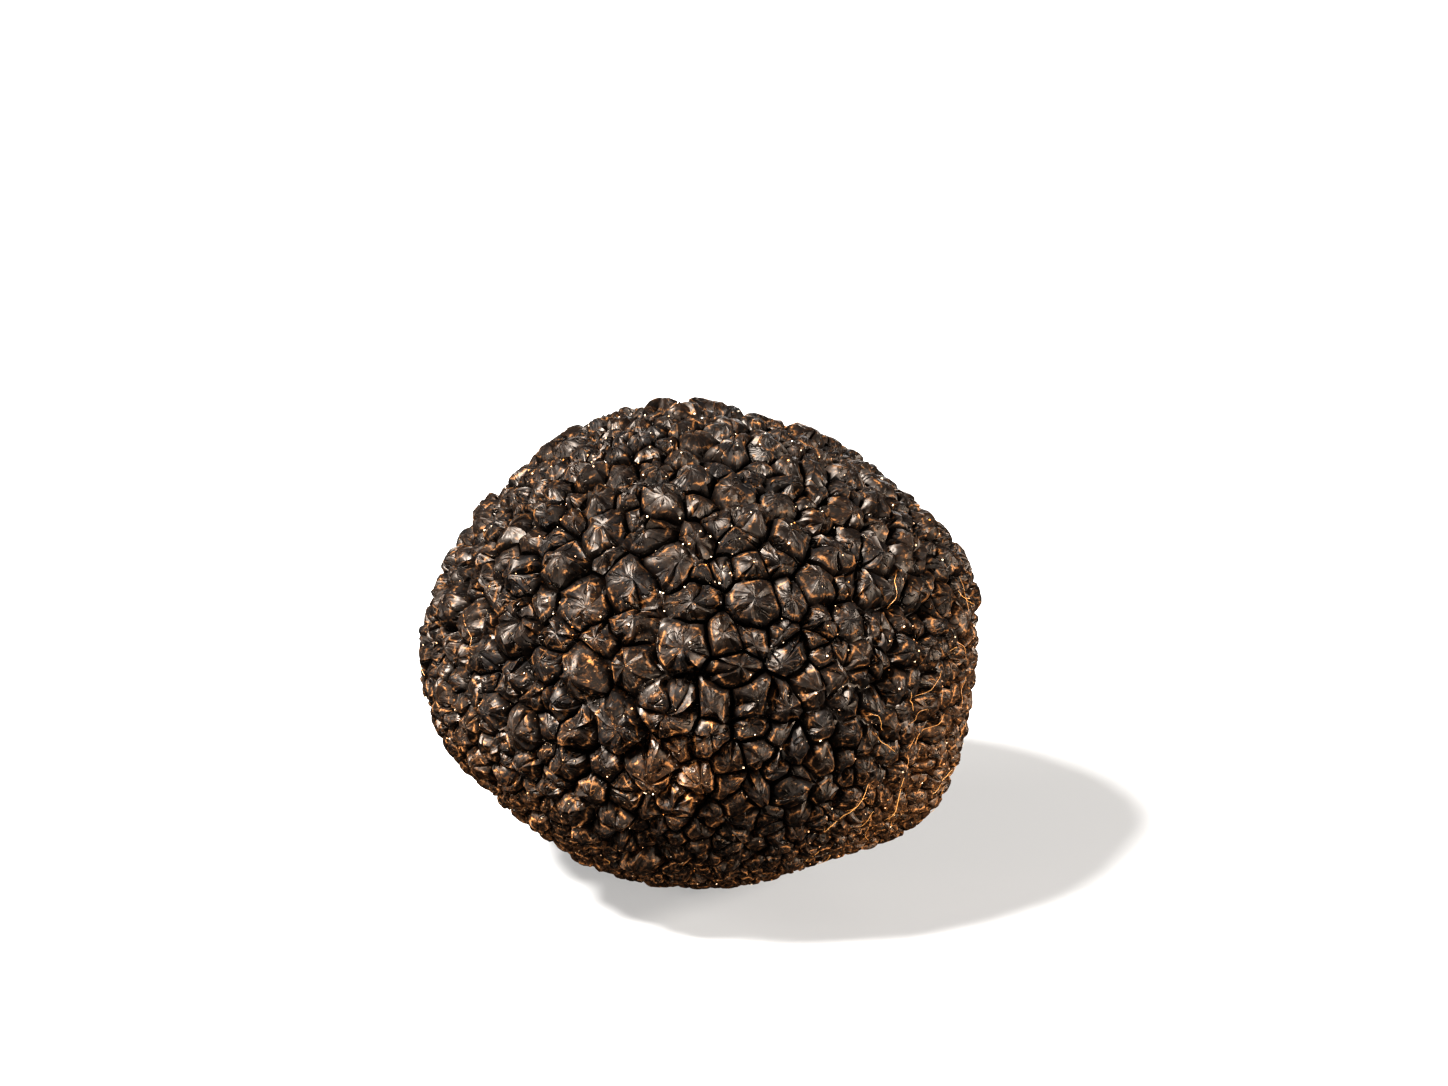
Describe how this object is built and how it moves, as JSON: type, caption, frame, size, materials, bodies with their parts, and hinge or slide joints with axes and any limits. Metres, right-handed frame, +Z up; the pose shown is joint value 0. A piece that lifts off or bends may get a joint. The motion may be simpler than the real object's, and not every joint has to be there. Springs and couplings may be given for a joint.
{
  "type": "black truffle",
  "caption": "Whole black truffle: a firm lumpy fungus, its skin raised all over into many-sided pyramid warts, lying on a small flat spot.",
  "frame": {"origin": "centre of the base of the bounding box, on the surface that the truffle lies on", "axes": "+X along the truffle's longest way, which is to the right when it is seen from the front (-Y); +Z up, its shortest way"},
  "size_m": [0.0566, 0.0543, 0.0481],
  "materials": {
    "skin": "satin",
    "soil_grains": "satin",
    "root_hairs": "satin"
  },
  "bodies": {
    "root": {"truffle": "skin"}
  },
  "joints": []
}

* [Directive]: Make an exact copy of the data above.

* [Exercise answer]:
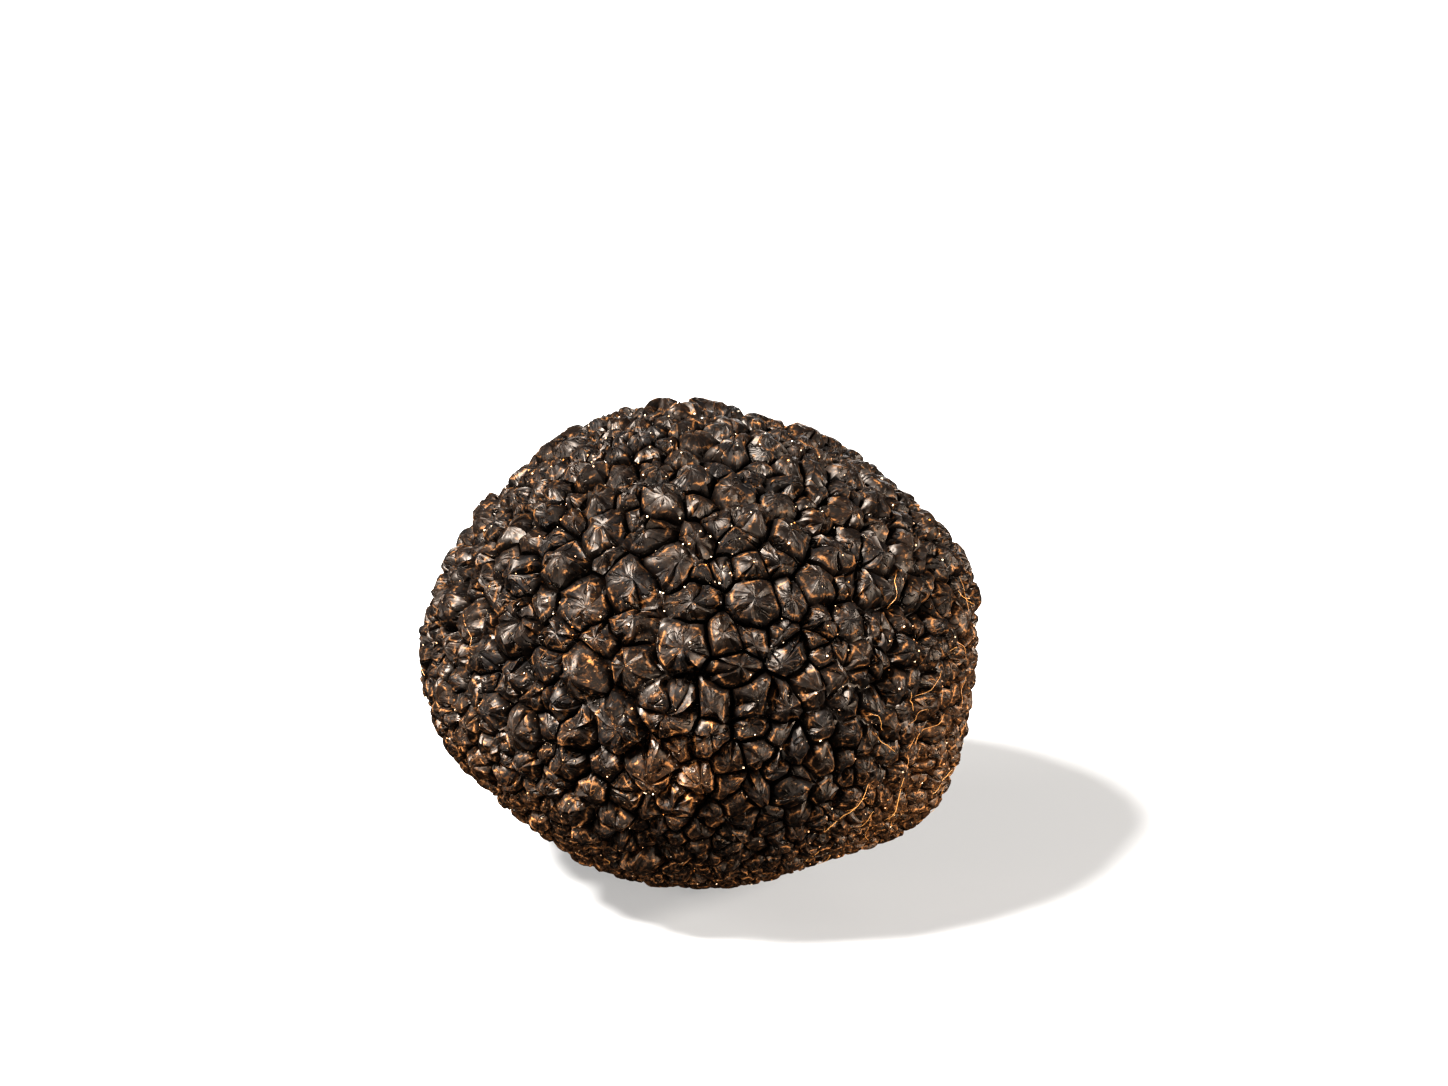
Describe how this object is built and how it moves, as JSON: type, caption, frame, size, materials, bodies with their parts, and hinge or slide joints with axes and any limits. Metres, right-handed frame, +Z up; the pose shown is joint value 0. A piece that lifts off or bends may get a joint. The motion may be simpler than the real object's, and not every joint has to be there. Springs and couplings may be given for a joint.
{
  "type": "black truffle",
  "caption": "Whole black truffle: a firm lumpy fungus, its skin raised all over into many-sided pyramid warts, lying on a small flat spot.",
  "frame": {"origin": "centre of the base of the bounding box, on the surface that the truffle lies on", "axes": "+X along the truffle's longest way, which is to the right when it is seen from the front (-Y); +Z up, its shortest way"},
  "size_m": [0.0566, 0.0543, 0.0481],
  "materials": {
    "skin": "satin",
    "soil_grains": "satin",
    "root_hairs": "satin"
  },
  "bodies": {
    "root": {"truffle": "skin"}
  },
  "joints": []
}